Para mim tinha sido uma tarde linda, alegre, em companhia dos nossos melhores amigos, onde rimos, cantamos, brindamos e nos abraçamos. Momentos necessários, que dão leveza ao dia a dia.
De repente ele me arranca desse ambiente e me leva para o carro.
O carro tinha regras bem definidas: as dele. Essa era a dinâmica das últimas duas décadas: eu ligava o rádio e ele desligava, e só me deixava ouvir música quando ele já tivesse cansado de falar. Mas nesse dia não teve conversa, e muito menos música.
Assim que entramos no carro, ele se transformou.
Ele gritava, enlouquecido:
- “Você não parou de beber, rir e se divertir, se expondo, todo mundo viu, me matou de vergonha!”
Num primeiro momento eu murchei, triste, tentando entender o que tinha feito de errado. Aliás, por muito tempo da nossa vida eu me questionei se precisaria amá-lo mais, para quem sabe consertar esse buraco.
Mas, voltemos ao carro. Já num segundo momento de maior consciência, entendi que estava em risco, fiquei muito nervosa e também enjoada, enquanto ele não parava de gritar e a me empurrar, ainda enquanto dirigia.
Então, eu vomitei dentro do carro. O que já estava ruim, ficou muito pior: ele perdeu o controle e começou a me xingar, e acelerar o carro para me deixar apavorada.
Eu não sabia se ia apanhar e pensei em me jogar do carro em movimento.
Ao chegar em casa, fui tomar um banho. Tento lembrar da roupa que eu estava usando, mas não a encontro em lugar nenhum da minha memória. Se eu procurar, tenho sim fotos e filme desse dia, da festa com nossos amigos. Mas aquelas primeiras fotos não ilustram o que foi vivido naquela tarde.
Começa então a segunda sessão de fotos, a que ninguém quer ver.
Ele com o celular começou a me registrar vomitando no banheiro, deitada no box, com a pressão baixa, arrasada e nua.

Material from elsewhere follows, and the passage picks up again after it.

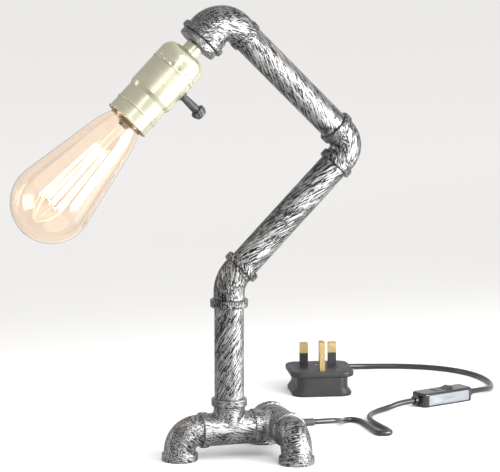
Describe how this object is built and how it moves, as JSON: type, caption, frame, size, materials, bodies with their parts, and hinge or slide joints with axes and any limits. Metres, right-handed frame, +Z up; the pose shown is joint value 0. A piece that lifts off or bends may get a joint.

Eternizar esse momento era redefinir o conceito de covardia.
E ele seguia gritando:
- “Vou registrar o estado que você fica e mostrar pros seus filhos e pra sua mãe, você é um horror de exemplo, não sabe se divertir, só me traz desgosto, só me dá vergonha!”
Eu me vi sentada no chuveiro, tentando me refazer da ressaca moral e da violência verbal a que me submetia frequentemente. Eu olhava para a canaleta do box e via a água fluindo para o ralo… Parecia que eu estava derretendo junto com aquele fluxo. Humilhada, não imaginava como fugir do meu sequestrador de almas.
O que eu queria mesmo era voltar lá, naquela cena do banho, para secar aquela mulher.
Eu me colocaria para dormir em segurança, longe dele e de todos os opressores que já me fizeram sentir vergonha de ser autêntica. Longe dos que tentaram me enfraquecer, fazendo com que eu duvidasse de mim.
Eu me abraçaria forte e diria que ninguém no mundo vai me impedir de cantar.
Diria a ele que, em algum momento, se atraiu exatamente por essa espontaneidade e espírito alegre, porque é o que ele não consegue ser.
Que é uma falha dele, e não minha.
E que sim, eu precisaria levantar desse banho - que a cada dia me deixava mais suja - para nunca mais voltar.